Unlike OpenAI, which serves both consumers and businesses, Anthropic zeroes in on the enterprise market. Its Claude model, with a massive 200K token context window, strong security, and powerful reasoning, has become the go-to choice for many companies building out their AI deployments.
Alongside the funding news, Anthropic also said it’s made rapid progress on developing “stronger safety measures” and plans to release a model with Mythos-level capabilities to all customers within weeks. Earlier, the company had said Mythos was too dangerous to open to the public. The full name is Claude Mythos Preview—Anthropic’s most powerful large language model, launched this past April.
On top of that, Anthropic rolled out a new version of its Claude Opus model, called Claude Opus 4.8, which brings multiple benchmark improvements over Opus 4.7 and better collaboration efficiency. The new version is available now, at the same price.
There’s also word that Apollo Global Management and Blackstone are looking to bring in more investors for a roughly $36 billion debt financing deal to help Anthropic build out its AI infrastructure. The debt, reportedly, will be used to buy Google’s custom TPUs (tensor processing units), which Anthropic will then lease back. Sources say Broadcom, which helped Google develop those chips, is backing the largest portion of the deal. Investors have been asked to submit subscription interest this week, with the deal expected to close next week. That said, talks are still ongoing and details could shift.
Anthropic also recently teamed up with Elon Musk’s SpaceX, agreeing to pay nearly $45 billion over three years for computing resources to support its Claude AI software. Earlier this month, Anthropic announced a deal to tap into more than 300 megawatts of computing power from SpaceX’s Colossus 1 data center in Memphis—though the dollar amount wasn’t disclosed at the time. Since then, the partnership has expanded to include capacity from SpaceX’s second data center.
On April 20, Anthropic locked in up to 5 gigawatts (GW) of computing power from Amazon’s current and next-gen Trainium chips. That same day, Amazon invested $5 billion in Anthropic, with the option to add up to $20 billion more depending on commercial progress. Anthropic committed to spending over $100 billion on AWS technology over the next decade, covering Amazon’s current and future custom AI chips (Trainium) and tens of millions of Graviton CPU cores.

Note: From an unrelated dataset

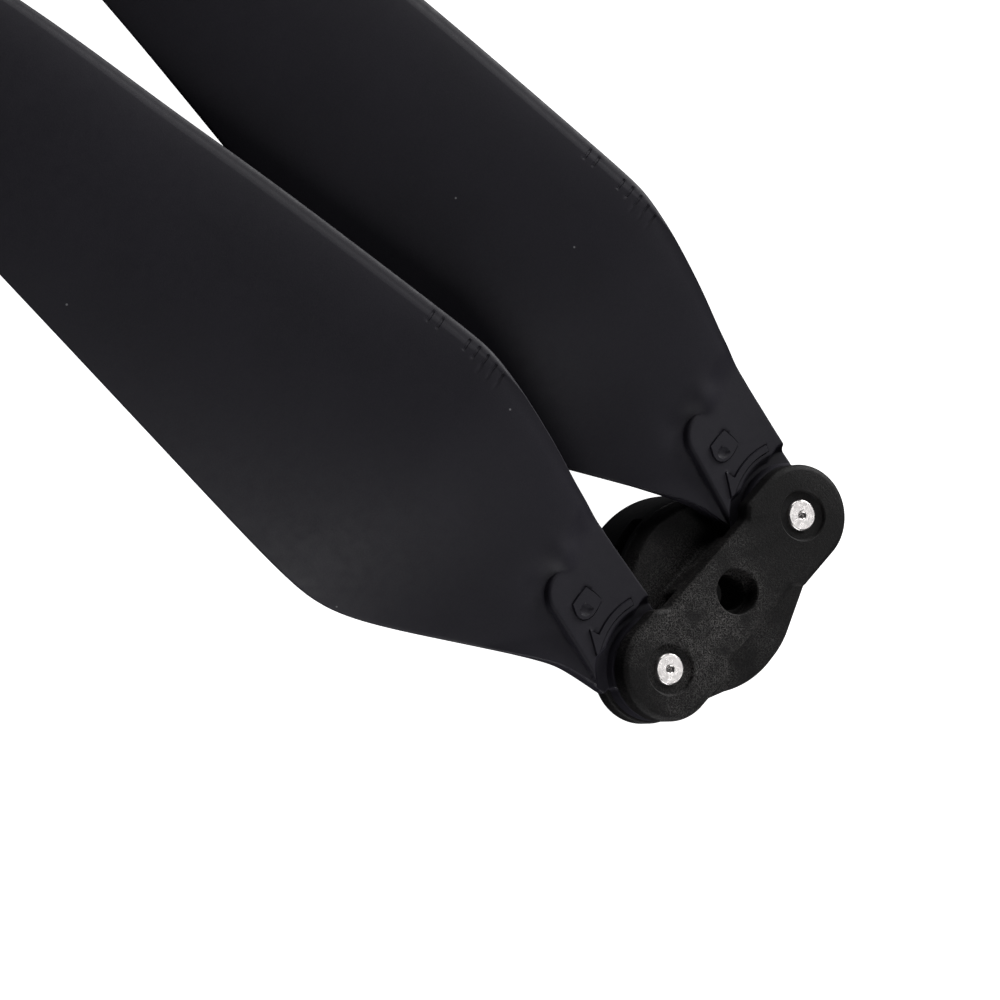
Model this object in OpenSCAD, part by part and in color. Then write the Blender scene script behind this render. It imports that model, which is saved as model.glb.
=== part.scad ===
// Folding two-blade quick-release propeller for a small camera aircraft, clockwise type.
// Z is the spin axis and points up; the underside of the fork, where the shaft hole starts, is z = 0.
// X runs through the two blade pins.  The blades are drawn folded, both towards +Y.

/* [Hub] */
// Distance between the two blade pins
pin_spacing = 17; // [14:0.1:22]
// Thickness of the upper plate of the fork
top_plate = 1.7; // [1.2:0.1:2.5]
// Height of the slot that the blade eyes turn in
slot_height = 2; // [1.6:0.1:3]
// Thickness of the lower plate of the fork
low_plate = 1.4; // [1:0.1:2.2]
// Radius of the upper plate round each pin
lobe_radius = 4.02; // [3.5:0.01:4.6]
// Radius of the lower plate round each pin
low_lobe_radius = 4.15; // [3.5:0.05:4.8]
// Half width of the narrow middle of the upper plate
neck_half = 3.3; // [2.6:0.05:3.9]
// Half length of the narrow middle of the upper plate on the folded blades' side
neck_reach = 5.4; // [4.5:0.1:6]
// Half length of the narrow middle of the upper plate on the other side
neck_back = 4.5; // [3.8:0.1:6]
// Width of the bevel round the upper plate
bevel_width = 0.3; // [0.1:0.05:0.6]
// Height of the bevel round the upper plate
bevel_height = 0.3; // [0.1:0.05:0.6]
// Half length of the block that joins the two plates
block_half = 3.3; // [2.6:0.1:3.8]
// Radius of the round disc in the lower plate, at its upper edge
disc_radius = 7.2; // [6.5:0.1:8.2]
// Radius of the same disc where it meets the locking ring
disc_foot = 7.75; // [6.8:0.05:8.6]

/* [Hub bore] */
// Radius of the open mouth of the centre hole
mouth_radius = 1.8; // [1.5:0.05:2.4]
// Depth of the open mouth of the centre hole
mouth_depth = 1.3; // [0.6:0.1:2.4]
// Radius of the hole that takes the motor shaft
shaft_radius = 1.4; // [1:0.05:1.75]

/* [Locking ring] */
// Height of the locking ring
ring_height = 6.5; // [4:0.1:8]
// Outside radius of the locking ring at its upper edge
ring_radius = 7.85; // [7.4:0.05:9]
// How much wider the locking ring is at its foot
ring_draft = 0.35; // [0:0.05:0.8]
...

All these fast-paced business moves have let Anthropic build a full-stack ecosystem spanning computing, storage, models, and applications. But it still faces three big challenges. First, profitability pressure: massive computing investments mean ongoing losses—analysts don’t expect positive cash flow until 2027. Second, intensifying competition: Google Gemini and xAI Grok are accelerating fast, and OpenAI is doubling down on the enterprise market with a close fight. Third, regulatory risk: multiple countries are rolling out AI regulations, and with a valuation this high, compliance costs are skyrocketing.
Market chatter suggests OpenAI is preparing to file for an IPO in the next few weeks and is planning to go public sometime in the fall. As OpenAI’s main rival, Anthropic has also been quietly doing IPO prep work, though the timing hasn’t been set yet.